If I wasn’t doing a paleo focused Inktober, I’m not sure how I would’ve approached this prompt. How does one make stone chickens appear adventurous? Luckily, the paleontology world had a ready-made subject: the Fighting Dinosaurs. This is probably the best fossil ever discovered: a nearly-complete Velociraptor locked in mortal combat with a nearly complete Protoceratops. The ceratopsian is biting the raptor’s arm, and the raptor has its sickle claw up in the herbivore’s throat. How they died in this pose is debated: perhaps they were crushed by a collapsing sand dune, or fell into a lake and continued fighting til they drowned, or perhaps the pose is just a coincidence and they were buried hours, days, or months apart.

Adventurous: fighting something in your own weight class to the death is quite adventurous. Stone: fossils are created when minerals replace bone tissue, turning the bones into stone. Chickens: Velociraptor is closely related to birds, and is about the size of a turkey. Protoceratops is a bit further out, but it’s still on the bird lineage (and even closer than previously thought, if the Ornithoscelida hypothesis is correct).

Day 6: Fricken WHALE


There’s an artist I like who has a series called “Diving With Sea Monsters” in which a time-traveling human diver swims with and photographs various large prehistoric sea creatures. Surprisingly, he’s never done one with the famous longwhale, Basilosaurus, so I thought I’d take a stab at it. See my post on whale evolution for details on why it was so dang long!

Day 7: 4D Stegosaurus


The obvious interpretation of this prompt probably would’ve been something like drawing the plates as hypercubes. Instead, I went for 4DFWD lattices.

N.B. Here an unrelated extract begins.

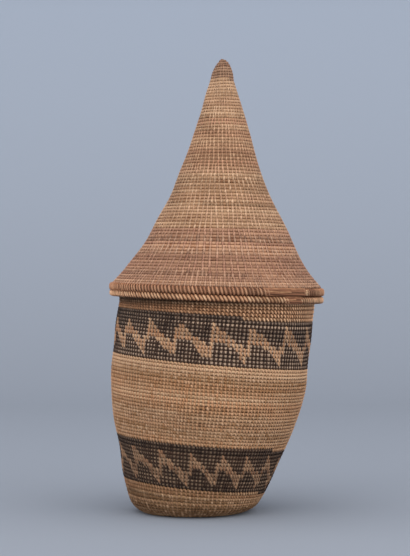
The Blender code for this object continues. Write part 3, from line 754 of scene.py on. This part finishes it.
def sewnMesh(name, template, row, width, tones, uneven, lean, seed, finish):
    # Lays the template on every place of the row, and returns one plain mesh
    holder = plainMesh(f"{name}_places", row.centre.tolist())
    axes = np.stack([row.along, row.up, row.out], -1)
    setValues(holder, "lay", [list(Matrix(axis.tolist()).to_quaternion()) for axis in axes], "QUATERNION")
    sizes = {"rowHeight": row.height, "rowDepth": row.depth, "width": width}
    for key, numbers in {**sizes, **tones}.items():
        setValues(holder, key, numbers)
    places = addObject(name, holder)
    modifier = places.modifiers.new("sewing", "NODES")
    modifier.node_group = sewing.tree
    given = {
        "Strand": template, "Width Spread": uneven[0], "Lean": lean, "Lean Spread": uneven[1],
        "Seed": seed, "Finish": finish,
    }
    for label, value in given.items():
        modifier[sewing.sockets[label]] = value
    bpy.context.view_layer.update()
    mesh = bpy.data.meshes.new_from_object(places.evaluated_get(bpy.context.evaluated_depsgraph_get()))
    mesh.name = name
    bpy.data.objects.remove(places)
    for extra in (*sizes, "lay"):
        if extra in mesh.attributes:
            mesh.attributes.remove(mesh.attributes[extra])
    mapCells(mesh, len(row.centre), len(template.data.polygons) // 3)
    return mesh


def mapCells(mesh, count, steps):
    # One small cell of the map for each strand, with its three sides one above the other
    side = math.ceil(math.sqrt(count))
    step, face = np.meshgrid(np.arange(steps), np.arange(3), indexing="ij")
    width, height = cellShare / steps, cellShare / 3
    cell = cellCorners(step * width, face * height, width, height).reshape(-1, 2)
    index = np.arange(count)
    at = np.stack([index % side, index // side], -1)
    bakeMap(mesh, (at[:, None] + cell[None]) / side)


basketSewing = {
    # stretch: distance between stitches, the strand's width as a share of it, and its lean in radians,
    # with the tops to the left as seen from outside
    "base": (0.0026, 0.76, 0.30),
    "foot": (0.00228, 0.76, 0.34),
    "lower_band": (0.00205, 0.72, 0.40),
    "belly": (0.00245, 0.78, 0.36),
    "upper_band": (0.00255, 0.66, 0.40),
    "neck": (0.0023, 0.62, 0.60),
}

lidSewing = {
    # radius of the row: value
    "distance": {
        0: 0.0013, 0.007: 0.0016, 0.017: 0.00198, 0.0266: 0.00246, 0.039: 0.00295,
        0.0526: 0.00363, 0.0636: 0.0036, 0.0757: 0.0030,
    },
    "width": {0: 0.0010, 0.017: 0.00140, 0.0266: 0.00172, 0.039: 0.0019, 0.0636: 0.0022, 0.0757: 0.0019},
    "lean": -0.08,
}

sewingHabits = {
    "new": 1.55,  # a gap this many stitches wide gets a new column
    "lost": 0.5,  # a column this close to the last one ends
    "evening": 0.18, "unsteady": 0.05,
    "leastRadius": 0.0012, "mostTurn": 0.2,  # near the middle stitches stay this far apart at most
    "samples": 100,  # for each turn
    "firstOnLid": 0.4, "untilNose": 1.2, "untilMouth": 0.5,  # turns left without stitches
    "seeds": {"basket": 21, "lid": 22},
}


def sewTurns(total, stepAt, seed):
    # Each stitch is set by the one a turn before it, so that the stitches stand in columns
    random = np.random.default_rng(seed)
    placed, back = [0.0], 0
    while placed[-1] < total:
        last = placed[-1]
        step = stepAt(last)
        if last < 1:
            placed.append(last + step)
            continue
        aim = placed[back] + 1
        gap = (aim - last) / step
        if gap < sewingHabits["lost"]:
            back += 1
        elif gap > sewingHabits["new"]:
            placed.append((last + aim) / 2)
        else:
            aim += sewingHabits["evening"] * (last + step - aim)
            placed.append(aim + random.normal(0, sewingHabits["unsteady"]) * step)
            back += 1
    return np.array(placed)


def sewCoil(body, first, last, distanceAt):
    # The turns at which stitches stand. The lid is sewn from its rim inwards, down to its first turn.
    samples, least = sewingHabits["samples"], sewingHabits["leastRadius"]
    table = np.arange(first, last + 2, 1 / samples)
    radii = coils[body].radiusAt(table)
    inwards = body == "lid"
    if inwards:
        radii = np.interp(last - (table - first), table, radii)

    def stepAt(travelled):
        radius = max(radii[min(int(travelled * samples), len(radii) - 1)], least)
        apart = float(distanceAt(first + travelled, radius))
        return min(apart / (fullTurn * radius), sewingHabits["mostTurn"])

    turns = sewTurns(last - first, stepAt, sewingHabits["seeds"][body])
    return (last - turns)[::-1] if inwards else first + turns


def basketSewn(turns, column):  # a column of the table above, at these turns
    ends = [span[1] for span in basketSpans.values()]
    stretch = np.minimum(np.searchsorted(ends, turns, "right"), len(ends) - 1)
    return np.array(list(basketSewing.values()))[stretch, column]


def lidSewn(radius, key):
    return np.interp(radius, list(lidSewing[key]), list(lidSewing[key].values()))


mouthTurn = basketSpans["neck"][1] - sewingHabits["untilMouth"]
noseTurn = lidSpans["lid_nose"][1] - sewingHabits["untilNose"]
basketTurns = sewCoil("basket", basketSpans["base"][0], mouthTurn,
                      lambda turn, radius: basketSewn(turn, 0))
lidTurns = sewCoil("lid", sewingHabits["firstOnLid"], noseTurn,
                   lambda turn, radius: lidSewn(radius, "distance"))
print("stitches:", len(basketTurns), "on the basket,", len(lidTurns), "on the lid")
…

Incidentally, I’ve drawn a Stegosaurus in approximately this pose before, two years ago for Inktober 2019. I’m glad to see how much I’ve improved since then!

Day 8: 8-legged cat


The remarkable little Indopacific mimic octopus is known to impersonate a variety of creatures in the wild, including sea snakes, lionfish, flatfish, stingrays, tunicates, and more. Who’s to say it couldn’t learn ‘cat’ if given the chance?

Day 9: Bearllionaire


In what was perhaps the high point of American reality television, professional eater Takeru Kobayashi (representing Japan) squared off against a Kodiak bear (representing America, of course) to see who could eat 50 hot dogs faster. Kobayashi put up an impressive 36 by the time the bear was finished. The following segment involved 20 midgets competing with an elephant in a tractor pull. Are you not entertained?

Day 10: Impossibly Cute Pudgy Birds


Somehow my attempt at “impossibly cute” looks more like a domestic dispute. Anyway, here’s Confuciusornis, an Early Cretaceous bird from the Yixian Formation of China that was probably not a very graceful flier, but was superabundant in its environment and is known from hundreds of fossils. The males had two long tail feathers, and we think their primary feathers were white while their upper-wing coverts were black.